Combattre vraiment Daech

Voilà plus d’un an que Daech a proclamé le Califat ; voilà plus d’un an qu’une coalition internationale, sous la houlette des Etats‐Unis, bombarde la région. Avec quel succès ?

Pour l’instant, la paix s’éloigne un peu plus chaque jour.

Viols, esclavage, mutilation, destructions de monuments sans prix, déplacement de population, brimades, mise en scène de torture : on pourra dire que l’Etat islamique se sera donné du mal pour être à la hauteur de son rôle de « monstre absolu », renvoyant au deuxième rang les Shebabs, les GIA, les talibans et al Qaeda.

Daech donc occupe aujourd’hui un vaste territoire, à cheval sur au moins deux pays, l’Irak et la Syrie, et le monde assiste, presque impuissant, à ses exactions et à l’extension de son domaine de nuisance.

Aussi la question se pose aujourd’hui, plus que jamais : qu’attendons‐ nous pour agir vraiment ?

Attendons‐nous que ces pays se soient définitivement vidés de leurs populations chrétienne, yézidie, ismaélienne, alévie, alaouite et même chiite ?

Attendons‐nous que ne demeure plus que le sunnisme à front de taureau, sous sa forme la plus bornée, avec ses femmes sous tente portative, ses interdits odieux et sans limite, sa haine du reste du monde ?

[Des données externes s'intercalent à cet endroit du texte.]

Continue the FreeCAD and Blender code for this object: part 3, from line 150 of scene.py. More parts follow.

Attendons‐nous que l’Irak et que la Syrie tombent entièrement entre leurs mains, au prétexte qu’il ne faudrait pas traiter avec le tyran Assad, ni avec les méchants iraniens, ni avec le Hezbollah, ni même avec Poutine ?

Préférons‐nous fermer les yeux sur les sempiternelles attaques turques contre les Kurdes ? Ou sur les bombardements inhumains du Yémen par nos alliés saoudiens et consort ?

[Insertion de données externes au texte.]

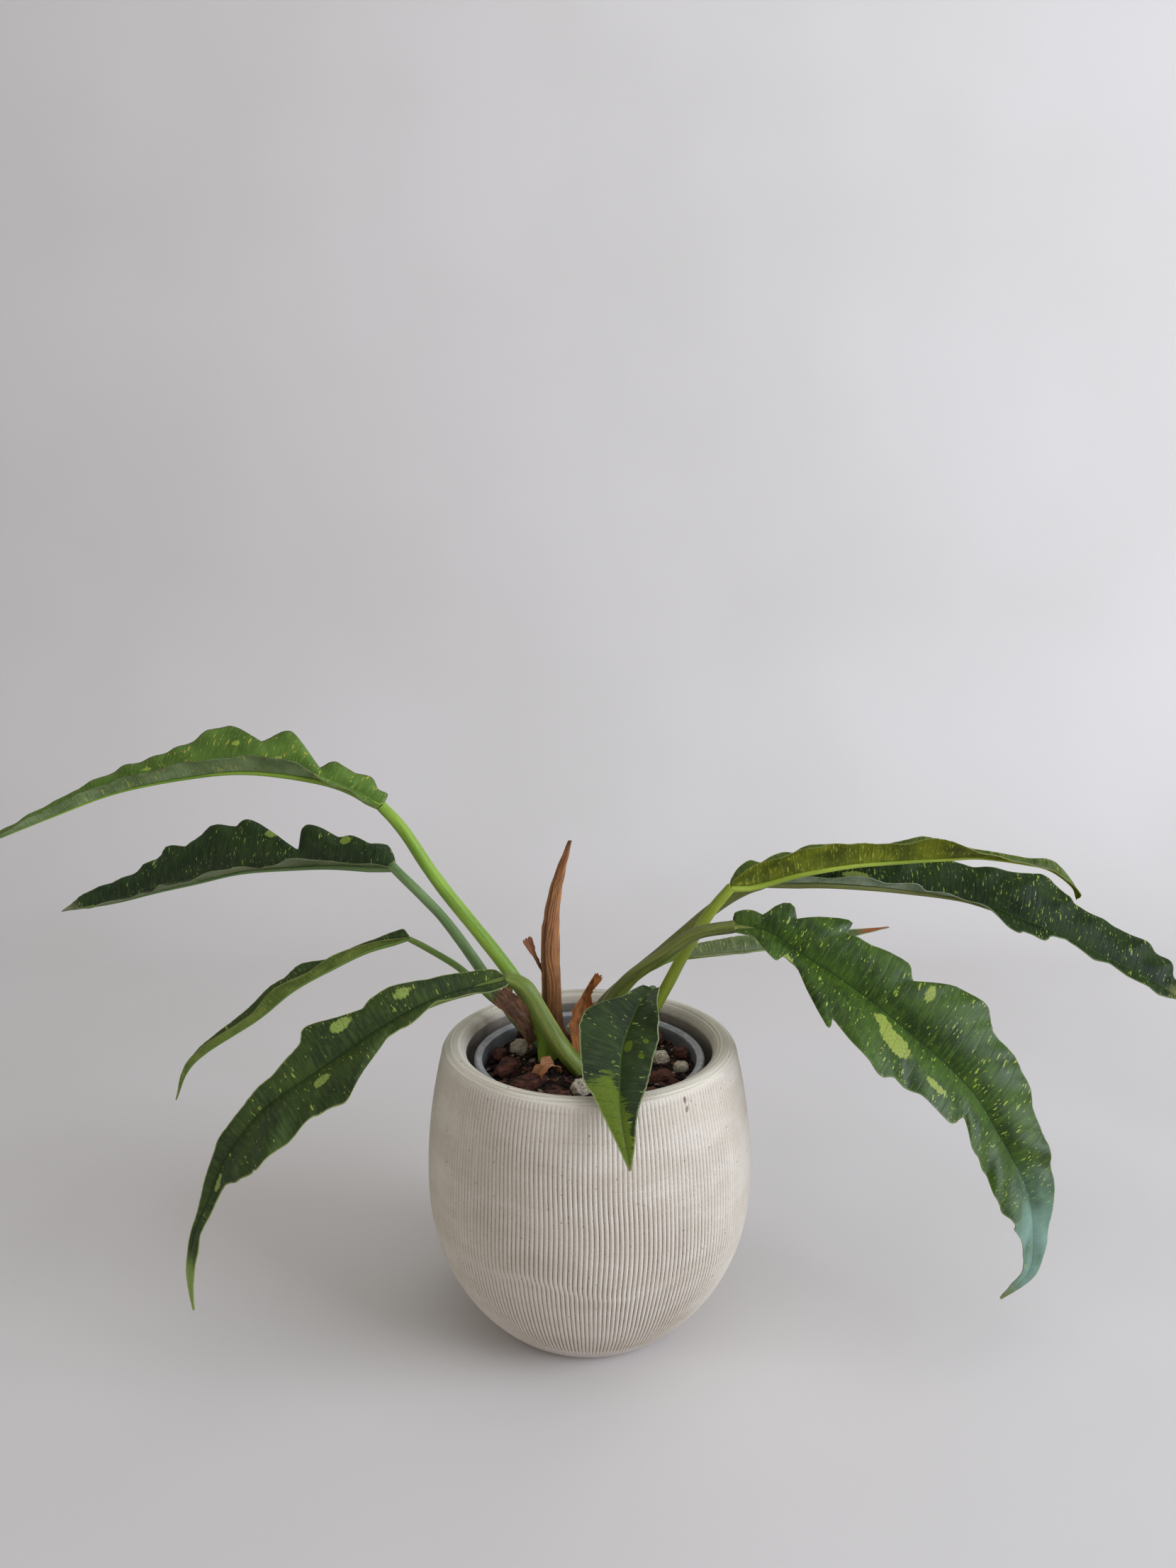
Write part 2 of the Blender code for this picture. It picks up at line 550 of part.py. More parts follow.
def build():
    clear_scene()
    make_outer_pot(make_material("whitewashed_ceramic", (0.58, 0.53, 0.46), 0.85))
    make_grow_pot(make_material("grey_polypropylene", (0.15, 0.16, 0.17), 0.45))
    make_mix(make_material("growing_mix_brown", (0.045, 0.030, 0.022), 0.95))
    make_stem(make_material("stem_green", (0.10, 0.13, 0.04), 0.55))
    for name, shape in LEAVES.items():
        make_leaf(name, shape)
    dried = make_material("dried_leaf_brown", (0.20, 0.095, 0.045), 0.75)
    spike_path = sample_path(SPIKE["path"], SPIKE_STATIONS, base=STEM_TOP_Z)
    make_tube("dried_spike", spike_path, SPIKE["radii"], dried)
    for name, shape in DRIED_SHEATHS.items():
        make_blade(name, shape, sample_path(shape["spine"], SHEATH_STATIONS), SHEATH_THICKNESS, dried)
    bark = make_material("pine_bark", (0.16, 0.065, 0.035), 0.9)
    pumice = make_material("pumice_grey", (0.50, 0.46, 0.38), 0.95)
    lava = make_material("lava_maroon", (0.075, 0.028, 0.026), 0.95)
    make_chunks("bark_chip", BARK_CHIPS, 100, 0.75, bark)
    make_chunks("pumice_stone", PUMICE_STONES, 200, 0.25, pumice)
    make_chunks("lava_rock", LAVA_ROCKS, 300, 0.2, lava)


build()
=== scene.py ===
# Potted philodendron: the looks of the plant, its grow pot and the combed ceramic pot it stands in.
import math
from functools import partial

import bmesh
import bpy
import numpy as np
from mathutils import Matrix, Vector, noise


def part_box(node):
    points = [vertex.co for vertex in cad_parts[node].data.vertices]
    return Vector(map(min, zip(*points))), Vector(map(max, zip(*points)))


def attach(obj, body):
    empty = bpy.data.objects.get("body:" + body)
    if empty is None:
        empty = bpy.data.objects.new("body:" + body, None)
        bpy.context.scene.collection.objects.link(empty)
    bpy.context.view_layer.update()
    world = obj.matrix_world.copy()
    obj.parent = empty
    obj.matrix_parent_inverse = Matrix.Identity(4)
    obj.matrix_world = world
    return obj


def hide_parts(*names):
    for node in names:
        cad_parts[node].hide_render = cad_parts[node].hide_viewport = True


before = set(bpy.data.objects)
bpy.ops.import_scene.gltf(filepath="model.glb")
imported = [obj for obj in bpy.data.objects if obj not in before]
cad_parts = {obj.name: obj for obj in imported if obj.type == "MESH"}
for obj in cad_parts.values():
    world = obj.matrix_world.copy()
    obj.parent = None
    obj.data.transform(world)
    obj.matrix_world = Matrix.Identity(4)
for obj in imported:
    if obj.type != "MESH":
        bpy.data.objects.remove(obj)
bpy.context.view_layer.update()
mm = 0.001
draw = np.random.default_rng(7)
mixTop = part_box("growing_mix")[1].z / mm      # plant points are in mm from the middle of the mix


# The shader nodes used here, each with Blender's name for it, the inputs that values fill in order, preset
# inputs, settings, and the output that is read.
nodeForms = dict(
    shader=("BsdfPrincipled", (), {}, {}, "BSDF"),
    surface=("OutputMaterial", ("Surface",), {}, {}, None),
    objectPlace=("TexCoord", (), {}, {}, "Object"),
    mark=("Attribute", (), {}, {}, "Fac"),
    markedPlace=("Attribute", (), {}, {}, "Vector"),
    split=("SeparateXYZ", (0,), {}, {}, None),
    join=("CombineXYZ", (0, 1, 2), {}, {}, 0),
    blend=("Mix", (0, 6, 7), {}, dict(data_type="RGBA"), 2),
    step=("MapRange", (0, 1, 2, 3, 4), {}, dict(interpolation_type="SMOOTHSTEP"), 0),
    cloud=("TexNoise", ("Vector", "Detail", "Distortion"), dict(Scale=1.0, Roughness=0.55), {}, 0),
    shake=("TexNoise", ("Vector",), dict(Scale=1.0), {}, "Color"),
    cells=("TexVoronoi", ("Vector",), dict(Scale=1.0), {}, None),
    ramp=("ValToRGB", (0,), {}, {}, 0),
    bump=("Bump", ("Height", "Distance"), {}, {}, 0),
    length=("VectorMath", (0,), {}, dict(operation="LENGTH"), "Value"),
    shift=("VectorMath", (0, 1), {}, dict(operation="ADD"), 0),
    stretch=("VectorMath", (0, 1), {}, dict(operation="DIVIDE"), 0),
    scale=("VectorMath", (0, 1), {}, dict(operation="MULTIPLY"), 0),
)
for sumName in ("add", "subtract", "multiply", "maximum", "pingpong", "absolute"):
    nodeForms[sumName] = ("Math", (0, 1), {}, dict(operation=sumName.upper()), 0)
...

Personne ne fait la guerre de gaieté de cœur, sauf les imbéciles. Sauf peut‐être ceux qui décident un beau jour de faire tomber un dictateur sans prendre garde aux suites mortelles, pour l’Europe elle‐même, de leur mini‐guerre sans risque.

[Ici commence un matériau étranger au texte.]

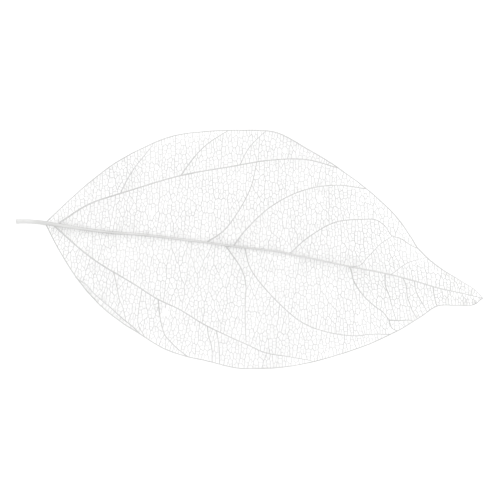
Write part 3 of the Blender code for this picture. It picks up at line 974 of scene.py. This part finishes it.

Mais aujourd’hui, il s’agit de prendre des risques, et certainement pas inutiles, car il en va peut‐être de notre survie, mais certainement de celle d’antiques civilisations et communautés du Proche‐Orient.

La France a déjà envoyé ses hommes, seuls, au Mali et en Centrafrique. Ils y sont toujours et sont sans doute les derniers gardiens de la dernière porte avant le chaos en Afrique de l’ouest.

Mais ce qui se joue entre la Méditerranée et l’Euphrate est, comme mille fois auparavant dans l’histoire des hommes, déterminant pour la physionomie du monde dans les décennies qui viennent.

L’Etat islamique est un problème géopolitique, un cancer qui se répand en Libye, en Somalie, au Sinaï, qui passe des accords avec Boko Haram ou les talibans.

Mais c’est plus généralement un monstre dont la barbarie est sans limite. Une sorte, disons‐le, de totalitarisme vert, qui ne le cède en rien aux deux totalitarismes du XXème siècle.

Né de l’islam, il est conduit maintenant par une idéologie autonome qui fait redouter le pire.

Comme l’a remarqué Renaud Girard dans les pages du Figaro, on ne peut prendre le risque de répéter notre faiblesse des années 30 face à la montée du nazisme. C’est maintenant qu’il faut agir, avant qu’il ne soit trop tard.

En ce sens, il faut que la France en tant que membre permanent du Conseil de sécurité obtienne une résolution de l’ONU autorisant une intervention au sol à fin de mettre un terme à ces crimes contre l’humanité.

La France doit prendre l’initiative de réunir une conférence internationale dont l’objet sera la constitution d’une vraie coalition, non plus seulement aérienne, mais appuyée sur une force d’intervention.

Il faut réunir les nations alliées : celles qui sont prêtes à intervenir militairement, celles qui apporteront leur soutien, et celles qui participeront au financement.

L’objectif premier étant de permettre à ces pays, Irak et Syrie d’abord, de recouvrer leur souveraineté et d’empêcher la poursuite de ces crimes, qui dépassent le seul cadre de la guerre et s’apparentent de plus en plus à des crimes contre l’humanité.

Cette conférence internationale devra aussi déterminer le type d’accompagnement qu’il faudra prodiguer à ces pays par la suite pour empêcher qu’ils ne retombent dans l’anarchie et la misère.

L’Europe, fidèle à son histoire, s’honorerait de prendre la responsabilité de ces opérations de reconstruction et d’accompagnement.

Le temps n’est plus aux lamentations devant les horreurs perpétrées par Daech.

Le temps est à l’action déterminée pour garantir la Dignité des personnes, le droit des minorités et le respect des croyances dans cette région du monde où notre civilisation a ses racines.